Stated exercise: Begin with the line that contains "connector_shell();", end with the line that contains "before = set(bpy.data.objects)", and extract exactly that stretch of lines.

Stored data:

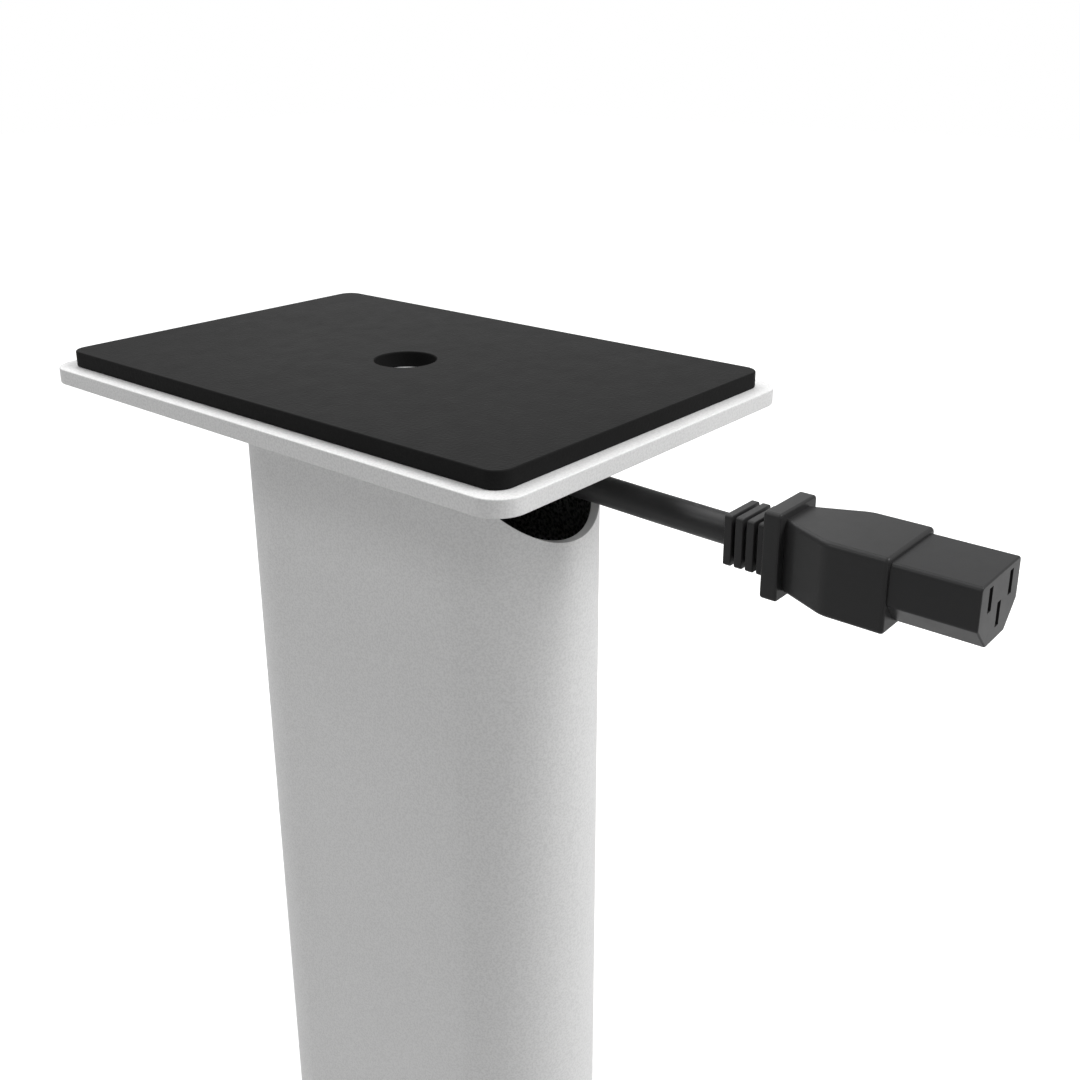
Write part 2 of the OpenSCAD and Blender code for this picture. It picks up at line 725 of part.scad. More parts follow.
// Folded contacts, set back in their slots
module connector_contacts() color("#c8a04a") for (p = slot_places) {
    w = slot_w - 2 * fit_gap;
    h = slot_h - 2 * fit_gap;
    len = slot_depth - contact_back - fit_gap;
    gap = w * contact_gap_share;
    translate([p[0] - w / 2, insert_y1 - slot_depth + fit_gap, conn_z + p[1] - h / 2])
        difference() {
            cube([w, len, h]);
            translate([(w - gap) / 2, gap, -over]) cube([gap, len, h + 2 * over]);
        }
}

// Plug at the end of the cord

// Upright outline of a moulded block, extruded along +X from x
module block_x(w, h, r, x, len)
    translate([x, plug_y, plug_z]) rotate([90, 0, 90]) linear_extrude(len) rounded(w, h, r);

// Half outline of the ribbed strain relief, thin end first
function relief_half(i) = relief_thin + cord_d / 2
    + (relief_wide_share * plug_h - relief_thin - cord_d / 2) * i / relief_ribs;
rib_len = relief_len / relief_ribs;
relief_outline = concat([[0, 0]], [for (i = [0 : relief_ribs - 1]) let (r = relief_half(i))
    each [[r, i * rib_len], [r, (i + rib_fill_share) * rib_len],
        [r * (1 - rib_dip_share), (i + rib_fill_share) * rib_len],
        [r * (1 - rib_dip_share), (i + 1) * rib_len]]], [[0, relief_len]]);

// Places of the two blades and the earth pin on the plug's face
blade_rise = blade_rise_share * plug_h;
blade_places = [[-blade_gap / 2, blade_rise], [blade_gap / 2, blade_rise]];

module plug_shell() color("#2b2b2b") difference() {
    union() {
        translate([plug_x0, plug_y, plug_z]) rotate([0, 90, 0])
            rotate_extrude() polygon(relief_outline);
        block_x(plug_w * neck_w_share, plug_h * neck_h_share, plug_corner_share * plug_h,
            plug_x1, plug_len);
        block_x(plug_w, plug_h, plug_corner_share * plug_h,
            plug_x1 + neck_share * plug_len, plug_len * (1 - neck_share));
    }
    for (p = blade_places)
        translate([plug_x2 - blade_root - fit_gap, plug_y + p[0] - blade_t / 2 - fit_gap,
            plug_z + p[1] - blade_w / 2 - fit_gap])
            cube([blade_root + over, blade_t + 2 * fit_gap, blade_w + 2 * fit_gap]);
    translate([plug_x2 - blade_root - fit_gap, plug_y, plug_z + blade_rise - earth_drop])
        rotate([0, 90, 0]) cylinder(d = earth_d + 2 * fit_gap, h = blade_root + over);
}

module plug_blades() color("#c9c9c6") for (p = blade_places) {
    len = blade_root + blade_len;
    tip = blade_tip_share * blade_w;
    translate([plug_x2 - blade_root, plug_y + p[0] + blade_t / 2, plug_z + p[1]])
        rotate([90, 0, 0]) linear_extrude(blade_t) difference() {
            polygon([[0, -blade_w / 2], [len - tip, -blade_w / 2], [len, tip - blade_w / 2],
                [len, blade_w / 2 - tip], [len - tip, blade_w / 2], [0, blade_w / 2]]);
            translate([len - blade_w, 0]) circle(d = blade_hole_share * blade_w);
        }
}

module plug_earth_pin() color("#c9c9c6")
    translate([plug_x2 - blade_root, plug_y, plug_z + blade_rise - earth_drop])
        rotate([0, 90, 0]) {
            cylinder(d = earth_d, h = blade_root + earth_len - earth_d / 2);
            translate([0, 0, blade_root + earth_len - earth_d / 2]) sphere(d = earth_d);
        }

top_pad();
top_plate();
swivel_hub();
hub_screws();
pivot_bolt();
clamp_washer();
spring_washer();
pivot_nut();
glide_ring();
top_bracket();
stop_pin();
lock_screw();
pillar();
sole_bracket();
base_plate();
base_screws();
foot_locknuts();
foot_stud(0);  // foot_stud_1
foot_stud(1);  // foot_stud_2
foot_stud(2);  // foot_stud_3
foot_stud(3);  // foot_stud_4
foot_cup(0);  // foot_cup_1
foot_cup(1);  // foot_cup_2
foot_cup(2);  // foot_cup_3
foot_cup(3);  // foot_cup_4
cord_lead();
cord_riser();
cord_tail();
cord_coil();
cord_end();
coil_tie();
connector_shell();
connector_insert();
connector_contacts();
plug_shell();
plug_blades();
plug_earth_pin();
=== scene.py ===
# Speaker stand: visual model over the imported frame.
import math
from math import cos, sin, pi, radians, sqrt

import bmesh
import bpy
from mathutils import Matrix, Vector


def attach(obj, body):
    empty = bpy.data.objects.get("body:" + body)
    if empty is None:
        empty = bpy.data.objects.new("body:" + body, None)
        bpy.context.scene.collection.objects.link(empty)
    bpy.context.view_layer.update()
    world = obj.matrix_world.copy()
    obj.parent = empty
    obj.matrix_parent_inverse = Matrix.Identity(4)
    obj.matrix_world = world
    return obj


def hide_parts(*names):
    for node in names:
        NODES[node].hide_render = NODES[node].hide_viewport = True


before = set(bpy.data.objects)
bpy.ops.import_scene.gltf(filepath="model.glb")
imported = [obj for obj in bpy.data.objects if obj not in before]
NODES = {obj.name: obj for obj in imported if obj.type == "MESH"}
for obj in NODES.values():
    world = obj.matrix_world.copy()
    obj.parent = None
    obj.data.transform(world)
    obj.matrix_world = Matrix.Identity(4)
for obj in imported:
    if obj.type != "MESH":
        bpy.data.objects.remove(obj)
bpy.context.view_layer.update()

MM = 0.001


# ---------------------------------------------------------------- camera

CAMERA_AT = (0.26709, 0.28024, 0.76031)
CAMERA_AZIMUTH, CAMERA_ELEVATION = radians(129.327), radians(18.835)
CAMERA_LENS, CAMERA_SENSOR = 41.18, 36
CAMERA_SHIFT = (-0.01258, -0.08339)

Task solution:
connector_shell();
connector_insert();
connector_contacts();
plug_shell();
plug_blades();
plug_earth_pin();
=== scene.py ===
# Speaker stand: visual model over the imported frame.
import math
from math import cos, sin, pi, radians, sqrt

import bmesh
import bpy
from mathutils import Matrix, Vector


def attach(obj, body):
    empty = bpy.data.objects.get("body:" + body)
    if empty is None:
        empty = bpy.data.objects.new("body:" + body, None)
        bpy.context.scene.collection.objects.link(empty)
    bpy.context.view_layer.update()
    world = obj.matrix_world.copy()
    obj.parent = empty
    obj.matrix_parent_inverse = Matrix.Identity(4)
    obj.matrix_world = world
    return obj


def hide_parts(*names):
    for node in names:
        NODES[node].hide_render = NODES[node].hide_viewport = True


before = set(bpy.data.objects)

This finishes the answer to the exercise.